SET PROBLEM: Output the full listing word for word.

──────────

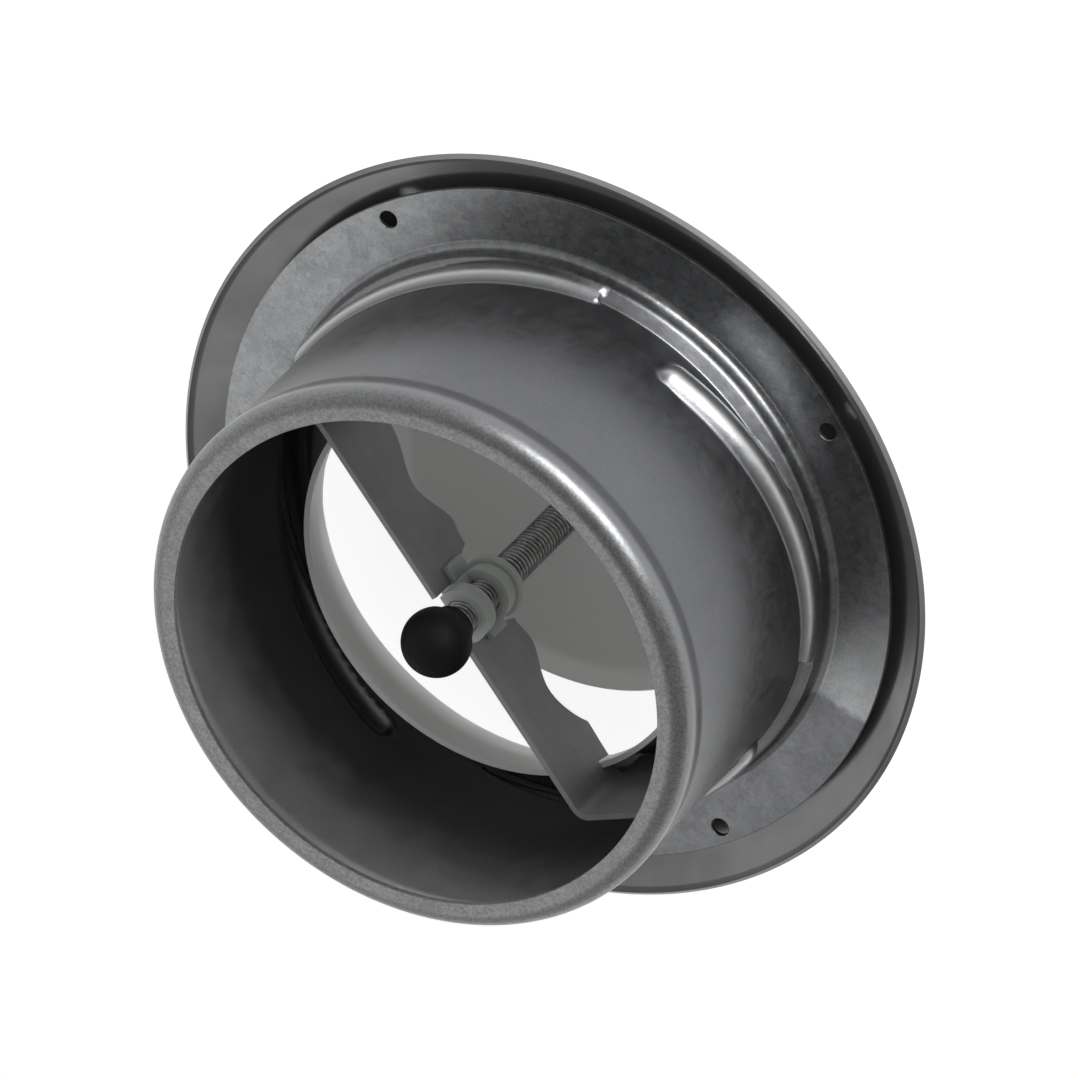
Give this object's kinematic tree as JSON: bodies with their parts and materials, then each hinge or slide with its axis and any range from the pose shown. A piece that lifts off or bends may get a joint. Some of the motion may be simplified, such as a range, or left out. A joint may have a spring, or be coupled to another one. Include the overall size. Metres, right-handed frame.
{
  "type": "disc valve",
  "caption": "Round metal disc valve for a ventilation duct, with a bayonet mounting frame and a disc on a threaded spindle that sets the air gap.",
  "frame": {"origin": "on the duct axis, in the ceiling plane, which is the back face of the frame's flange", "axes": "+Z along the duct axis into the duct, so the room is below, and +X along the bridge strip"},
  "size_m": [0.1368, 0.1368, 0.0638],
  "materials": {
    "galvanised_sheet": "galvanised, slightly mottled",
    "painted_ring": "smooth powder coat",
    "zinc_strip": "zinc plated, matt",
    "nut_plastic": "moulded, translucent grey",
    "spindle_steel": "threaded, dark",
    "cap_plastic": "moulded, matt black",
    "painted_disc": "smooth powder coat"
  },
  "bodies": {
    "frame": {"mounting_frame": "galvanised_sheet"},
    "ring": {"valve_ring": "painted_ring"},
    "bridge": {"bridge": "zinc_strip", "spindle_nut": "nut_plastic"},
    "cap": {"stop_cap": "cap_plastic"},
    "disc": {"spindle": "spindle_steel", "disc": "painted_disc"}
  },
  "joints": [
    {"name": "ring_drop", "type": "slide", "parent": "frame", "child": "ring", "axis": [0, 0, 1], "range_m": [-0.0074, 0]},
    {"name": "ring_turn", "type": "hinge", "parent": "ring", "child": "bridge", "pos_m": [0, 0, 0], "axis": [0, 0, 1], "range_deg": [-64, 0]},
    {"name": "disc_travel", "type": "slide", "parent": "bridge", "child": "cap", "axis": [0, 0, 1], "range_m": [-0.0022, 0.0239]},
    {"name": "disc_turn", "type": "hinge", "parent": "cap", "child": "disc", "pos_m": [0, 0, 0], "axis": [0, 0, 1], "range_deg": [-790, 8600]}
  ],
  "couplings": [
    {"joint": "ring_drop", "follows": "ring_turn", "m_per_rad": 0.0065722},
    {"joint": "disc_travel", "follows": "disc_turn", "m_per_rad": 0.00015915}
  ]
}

──────────

WORKED SOLUTION:
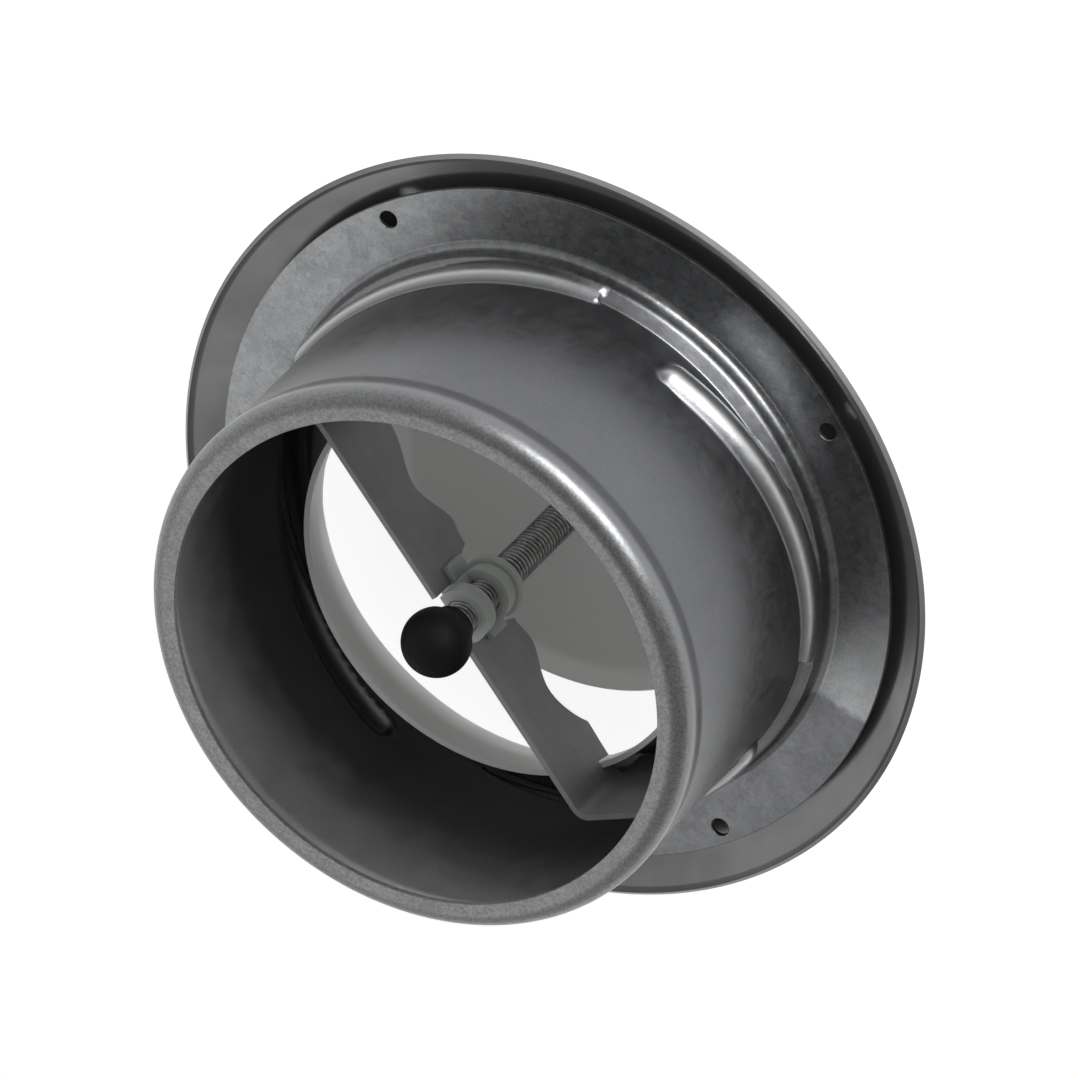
Give this object's kinematic tree as JSON: bodies with their parts and materials, then each hinge or slide with its axis and any range from the pose shown. A piece that lifts off or bends may get a joint. Some of the motion may be simplified, such as a range, or left out. A joint may have a spring, or be coupled to another one. Include the overall size. Metres, right-handed frame.
{
  "type": "disc valve",
  "caption": "Round metal disc valve for a ventilation duct, with a bayonet mounting frame and a disc on a threaded spindle that sets the air gap.",
  "frame": {"origin": "on the duct axis, in the ceiling plane, which is the back face of the frame's flange", "axes": "+Z along the duct axis into the duct, so the room is below, and +X along the bridge strip"},
  "size_m": [0.1368, 0.1368, 0.0638],
  "materials": {
    "galvanised_sheet": "galvanised, slightly mottled",
    "painted_ring": "smooth powder coat",
    "zinc_strip": "zinc plated, matt",
    "nut_plastic": "moulded, translucent grey",
    "spindle_steel": "threaded, dark",
    "cap_plastic": "moulded, matt black",
    "painted_disc": "smooth powder coat"
  },
  "bodies": {
    "frame": {"mounting_frame": "galvanised_sheet"},
    "ring": {"valve_ring": "painted_ring"},
    "bridge": {"bridge": "zinc_strip", "spindle_nut": "nut_plastic"},
    "cap": {"stop_cap": "cap_plastic"},
    "disc": {"spindle": "spindle_steel", "disc": "painted_disc"}
  },
  "joints": [
    {"name": "ring_drop", "type": "slide", "parent": "frame", "child": "ring", "axis": [0, 0, 1], "range_m": [-0.0074, 0]},
    {"name": "ring_turn", "type": "hinge", "parent": "ring", "child": "bridge", "pos_m": [0, 0, 0], "axis": [0, 0, 1], "range_deg": [-64, 0]},
    {"name": "disc_travel", "type": "slide", "parent": "bridge", "child": "cap", "axis": [0, 0, 1], "range_m": [-0.0022, 0.0239]},
    {"name": "disc_turn", "type": "hinge", "parent": "cap", "child": "disc", "pos_m": [0, 0, 0], "axis": [0, 0, 1], "range_deg": [-790, 8600]}
  ],
  "couplings": [
    {"joint": "ring_drop", "follows": "ring_turn", "m_per_rad": 0.0065722},
    {"joint": "disc_travel", "follows": "disc_turn", "m_per_rad": 0.00015915}
  ]
}